While it's possible to have strace attach to an already running process, that was not possible in this case as Postgres errored out immediately after being invoked. The invocation looked like this:

pg_ctl start -D /var/lib/pgsql/data -l /tmp/postgres.startup.log

To run strace, we can simply add "strace" to the start of the command above. However, this will dump the system calls to the screen for the pg_ctl command. We need a few flags to make things easier.
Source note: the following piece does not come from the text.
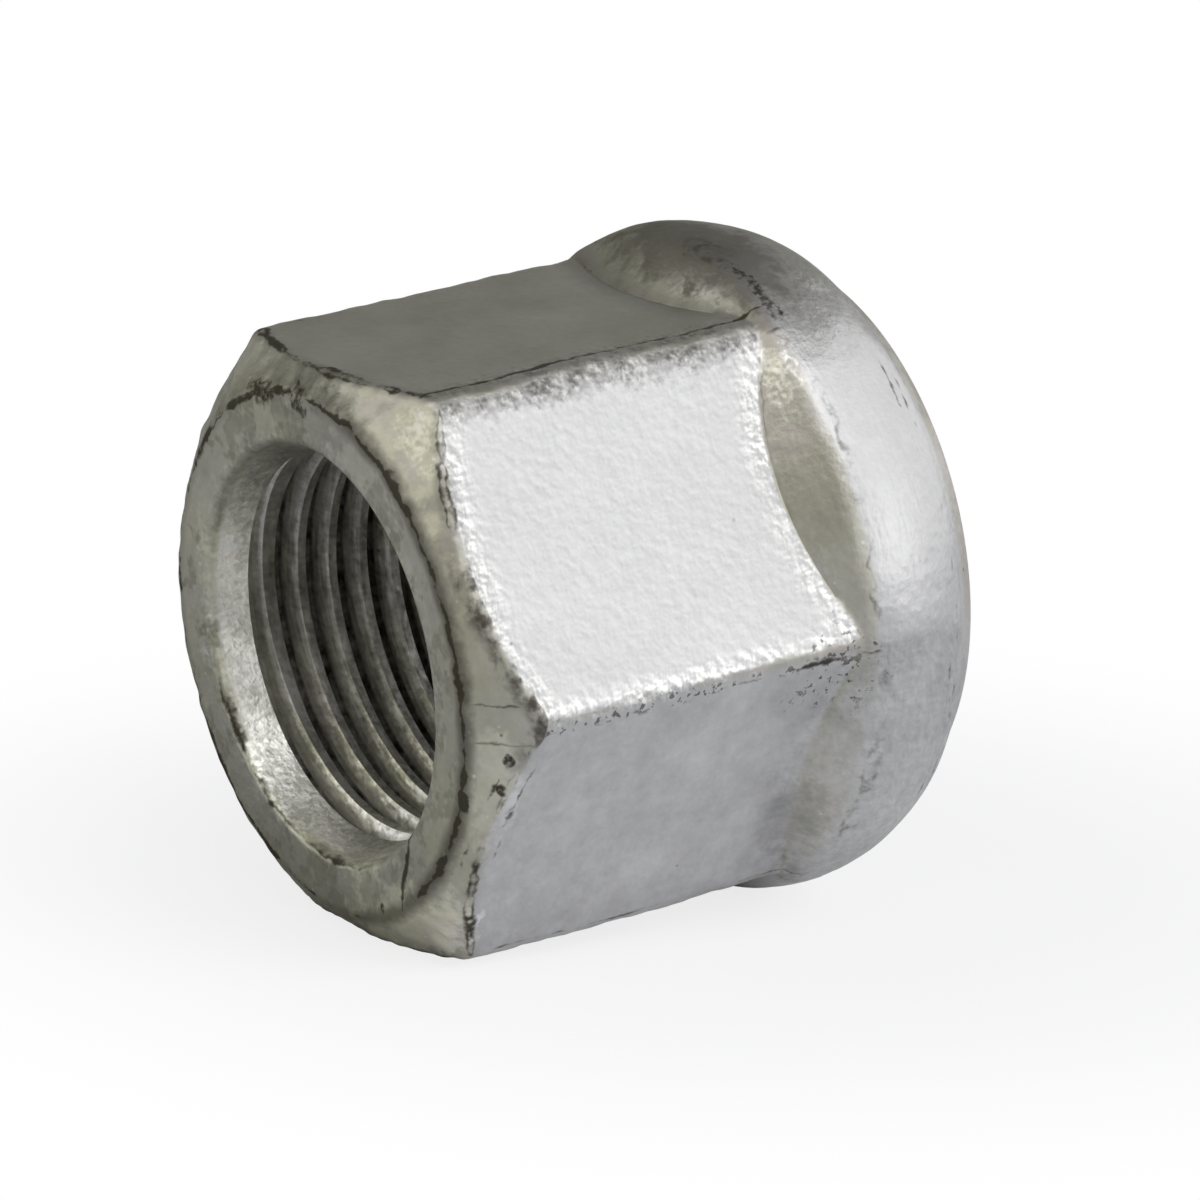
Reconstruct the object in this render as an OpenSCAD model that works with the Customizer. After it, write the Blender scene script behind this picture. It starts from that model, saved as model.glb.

The first flag is "-f", which tells strace to follow forked processes. Without this, we would simply strace pg_ctl itself - and we need to strace the postmaster process instead. As we want to be able to look at the output in an editor, we also add the "-o" flag to send all strace output to an output file. We also take the opportunity to upgrade "-f" to "-ff", which tells strace to send each forked process to a separate file. Very handy, that. Finally, we add a "-t" flag, which prepends each line with a timestamp. Not strictly needed in this case, but it's a nice flag to always use. The final command looked like this:

strace -o gregtest -ff -t pg_ctl start -D /var/lib/pgsql/data -l /tmp/postgres.startup.log

When I actually ran the command, pg_ctl did *not* return as before. Examining the created files showed me why:

-rw-r--r--  1 postgres postgres     8383 Jun  7 13:44 gregtest.26664
-rw-r--r--  1 postgres postgres     9372 Jun  7 13:44 gregtest.26668
-rw-r--r--  1 postgres postgres     3191 Jun  7 13:44 gregtest.26667
-rw-r--r--  1 postgres postgres     3053 Jun  7 13:44 gregtest.26669
-rw-r--r--  1 postgres postgres    10628 Jun  7 13:44 gregtest.26666
-rw-r--r--  1 postgres postgres 17311855 Jun  7 13:44 gregtest.26670

The first PID (26664) is pg_ctl itself, and the rest are the various postgres processes that are created. What we need is the main postmaster one, which is obvious in this case: not only is it the highest PID, but the file size is very large (and growing fast). A peek at the file data/postmaster.pid confirmed that the main postmaster PID is indeed 26670.

Why did pg_ctl not return, and not give the expected error? The reason is that the strace process adds enough overhead that it takes a lot longer to reach the "too many private dirs demanded" error. As I suspected this error was related to entering an infinite loop of file openings, that delay makes sense.

Taking a peek at the tail end of the giant strace output gives us the solution right away. Repeating over and over were calls like this:

19:37:38 open("/usr/share/zoneinfo/zoneinfo/zoneinfo/zoneinfo", 

The actual call was 16 directories deep, I'm just showing three for brevity! So the problem was definitely with the /usr/share/zoneinfo file. A look at the file system showed that /usr/share/zoneinfo was a directory, which contained a symlink named "zoneinfo" inside of it. Where did that symlink point to?

lrwxrwxrwx  1 root root    19 Jun  3 05:45 zoneinfo -> /usr/share/zoneinfo

Whoops! That explains the problem. Postgres was trying to walk through all the subdirectories in the /usr/share/zoneinfo file. Unfortunately, this meant an infinite loop as the zoneinfo symlink kept looping back to the current directory.

So the solution was to simply remove that faulty symlink. Once that was done, Postgres started without a hitch. Once again, the invaluable strace saves the day.

1 comment:

luke.randall said...

Thanks for the blog post. Interesting to see how atypical errors can be debugged efficiently with the correct tools!